Photo by Consuelo Fould, way back in 1897. From WikiMedia.

That’s the thing, every generation has people in it who have done some dumb stuff, and the Witches of every generation over the last eighty years has turned out OK. Are the silly people sometimes louder than everyone else? Yes, but they were fifty years ago too. Do we notice dumb stuff more today than we did forty years ago? Absolutely, we are connected like never before, but there are also (perhaps) millions of self-identifying Witches in the world today, that’s a huge change. It also means that we can be found on large platforms like Instagram and TikTok and people in those places will promote ideas we find ridiculousness or abhorrent.

But again, there were bad books in the 1970’s and people turned out OK. The most available Witchcraft books in the 70’s and 80’s were cheap paperbacks written by non-Witches. The material in many of those books was bad, but those who stuck with the Craft found their way to better books and often people and grew from there. That’s what’s going to happen this time around too, because it’s what always happens.

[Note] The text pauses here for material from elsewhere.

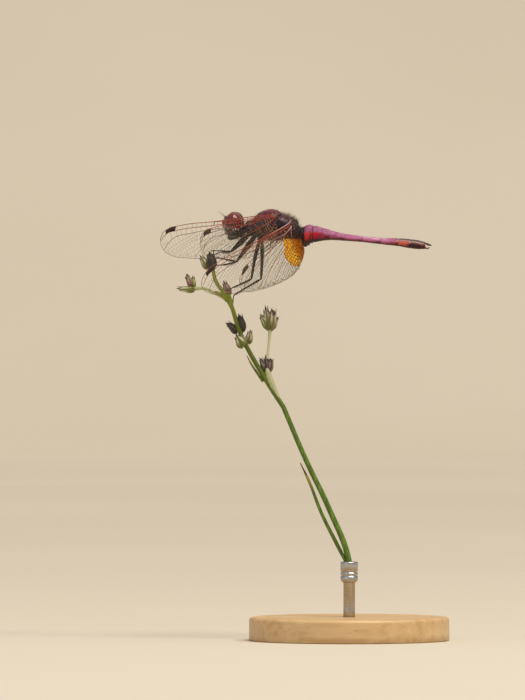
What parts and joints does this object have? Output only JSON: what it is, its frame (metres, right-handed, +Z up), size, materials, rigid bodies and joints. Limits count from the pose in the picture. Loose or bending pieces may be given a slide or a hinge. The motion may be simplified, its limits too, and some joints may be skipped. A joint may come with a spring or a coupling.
{
  "type": "dragonfly",
  "caption": "Still, life-size violet dropwing dragonfly gripping a cut rush stem with its wings swept forward and down, on a plain round display stand.",
  "frame": {"origin": "middle of the underside of the round stand base, which rests on the floor", "axes": "+Z up; the insect's head points along -X and its tail along +X, and its left side faces -Y"},
  "size_m": [0.0469, 0.0485, 0.0732],
  "materials": {
    "eye": "glossy, finely faceted",
    "head_cuticle": "metallic violet-red, semi-gloss",
    "thorax_cuticle": "dusty purple bloom over dark brown, pale hairs",
    "abdomen_cuticle": "magenta bloom over red",
    "tail_cuticle": "satin blackish brown",
    "wing_membrane": "clear film with red and dark veins",
    "leg_cuticle": "satin near-black",
    "rush_stem": "ribbed green",
    "rush_flower": "dry brown scales over olive capsules",
    "stand_wood": "oiled beech",
    "stand_steel": "satin steel"
  },
  "bodies": {
    "root": {"abdomen_01": "abdomen_cuticle", "abdomen_02": "abdomen_cuticle", "abdomen_03": "abdomen_cuticle", "abdomen_04": "abdomen_cuticle", "abdomen_05": "abdomen_cuticle", "abdomen_06": "abdomen_cuticle", "abdomen_07": "abdomen_cuticle", "abdomen_08": "abdomen_cuticle", "abdomen_09": "abdomen_cuticle", "abdomen_10": "abdomen_cuticle", "antenna_left": "leg_cuticle", "antenna_right": "leg_cuticle", "cercus_left": "tail_cuticle", "cercus_right": "tail_cuticle", "epiproct": "tail_cuticle", "eye_left": "eye", "eye_right": "eye", "face": "head_cuticle", "femur_fore_left": "leg_cuticle", "femur_fore_right": "leg_cuticle", "femur_hind_left": "leg_cuticle", "femur_hind_right": "leg_cuticle", "femur_middle_left": "leg_cuticle", "femur_middle_right": "leg_cuticle", "floret_base": "rush_flower", "floret_branch_end": "rush_flower", "floret_branch_upper": "rush_flower", "floret_crown": "rush_flower", "floret_crown_side": "rush_flower", "floret_fork": "rush_flower", "floret_low_left": "rush_flower", "floret_low_right": "rush_flower", "floret_middle": "rush_flower", "floret_middle_dark": "rush_flower", "floret_tall": "rush_flower", "foot_hind_left": "leg_cuticle", "foot_hind_right": "leg_cuticle", "head": "head_cuticle", "mouthparts": "head_cuticle", "neck": "thorax_cuticle", "shin_fore_left": "leg_cuticle", "shin_fore_right": "leg_cuticle", "shin_hind_left": "leg_cuticle", "shin_hind_right": "leg_cuticle", "shin_middle_left": "leg_cuticle", "shin_middle_right": "leg_cuticle", "stand_base": "stand_wood", "stand_rod": "stand_steel", "stem_blade": "rush_stem", "stem_bract": "rush_stem", "stem_branch": "rush_stem", "stem_lower": "rush_stem", "stem_pedicel": "rush_stem", "stem_sheath": "rush_stem", "stem_upper": "rush_stem", "thorax": "thorax_cuticle", "wing_fore_left": "wing_membrane", "wing_fore_right": "wing_membrane", "wing_hind_left": "wing_membrane", "wing_hind_right": "wing_membrane"}
  },
  "joints": []
}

Online reaction to young Witches tends to vacillate between complete snobbery and overwhelming paternalism. I find both extremes an over-reaction, even when the impulses come from a place of genuine care and concern. Young Witches are going to do what they want to do, and who are we to judge? Young Witches looking for direction will find it. The information is out there, it’s not being hidden away, it just has to be wanted, and sometimes it’s not. People learn by doing, and doing often means mistakes. I fell off my bike several times before I learned to ride it, broomsticks aren’t much different.

I’m not throwing up my hands and walking away from younger Witches, just the opposite. I’m hear and I’m listening, and if no one calls my name I’m going to assume it’s because someone figured out things on their own.